Was wollt ihr mal werden? Oder an die Älteren unter euch: Erinnert ihr euch noch an euren Traumberuf als ihr noch Jugendliche wart? Diese Träume und Ziele sind einer neuen Studie der Universität Basel zufolge nämlich mehr als bloße Fantasie, denn wer höhere Ziele hat, erreicht offenbar auch mehr - zumindest im Kontext von Bildungs- und Berufszielen.

In den letzten Jahren ist die soziale Mobilität zwischen den Generationen weltweit zu einem wichtigen politischen Thema geworden. Es geht dabei immer wieder um die Frage, was den sozialen Aufstieg der Kinder gegenüber den Eltern behindert oder fördert. Ist es der  finanzielle Hintergrund, das Bildungssystem oder die genetische Vererbung? Dr. Reto Odermatt von der Universität Basel und Prof. Dr. Warn Lekfuangfu (Universidad Carlos III de Madrid) haben sich in der vorliegenden Studie nun angeschaut, welchen Einfluss selbst gesteckte Berufsziele für Aufstiegschancen und die spätere Zufriedenheit im Leben haben.

Dazu werteten sie einen Datensatz aus, der das Leben von über 17.000 Menschen in Großbritannien bis heute verfolgt, die alle in der gleichen Woche im Jahr 1958 geboren wurden. Der Datensatz enthielt Informationen über das Umfeld in der Kindheit, Fähigkeiten, den beruflichen und finanziellen Hintergrund der Eltern, Ziele in der Jugend, den Beruf und das Wohlbefinden im Erwachsenenalter.
Auf dieser Grundlage untersuchen die Autoren, wie sich die Wünsche und Ziele von Kindern und Jugendlichen Jahre später auswirken: Welchen Bildungsabschluss machten sie, und welchen Job mit dem höchsten Prestige erreichten sie im Laufe des Berufslebens? Das Ergebnis: die Bildungs- und Berufsziele im Jugendalter und die kognitiven Fähigkeiten gehören wohl zu den wichtigsten Variabeln für den späteren Erfolg in Bildung und Beruf. Für die Wissenschaftler ist dies ein Hinweis darauf, dass ambitionierte Berufsziele dazu motivieren, sich für den späteren Karriereerfolg mehr einzusetzen.

Soziale Ungleichheit bereits bei Berufszielen erkennbar

Im Umkehrschluss kann das heißen, dass zu gering angesetzte Berufsziele dazu führen, sozial weniger aufzusteigen.

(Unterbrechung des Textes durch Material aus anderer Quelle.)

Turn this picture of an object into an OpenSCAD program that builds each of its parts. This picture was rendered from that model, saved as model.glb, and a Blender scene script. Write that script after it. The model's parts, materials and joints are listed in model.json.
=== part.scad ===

Aus den Datensätzen lasen die Forscher heraus, dass Jugendliche mit Eltern aus niedrigeren Bildungsschichten tatsächlich weniger ambitionierte Berufsziele formulierten. "Das lässt sich nicht allein durch die Unterschiede im Familieneinkommen oder in den Fähigkeiten erklären. Vielmehr beginnt die Ungleichheit anscheinend schon bei den Wünschen", bilanziert Odermatt. Die soziale Ungleichheit wäre zwar weniger groß, wenn die Jugendlichen ihre Träume erreichen würden, sie würde aber nicht verschwinden.
Besonders die Erwartungen der Eltern an die schulischen und beruflichen Leistungen ihrer Kinder hätten wohl einen großen Einfluss darauf, wie ehrgeizig Kinder sind. "Dass die Ziele der Eltern für ihre Kinder einen derart starken Einfluss haben, haben wir nicht erwartet", so der Wirtschaftswissenschaftler.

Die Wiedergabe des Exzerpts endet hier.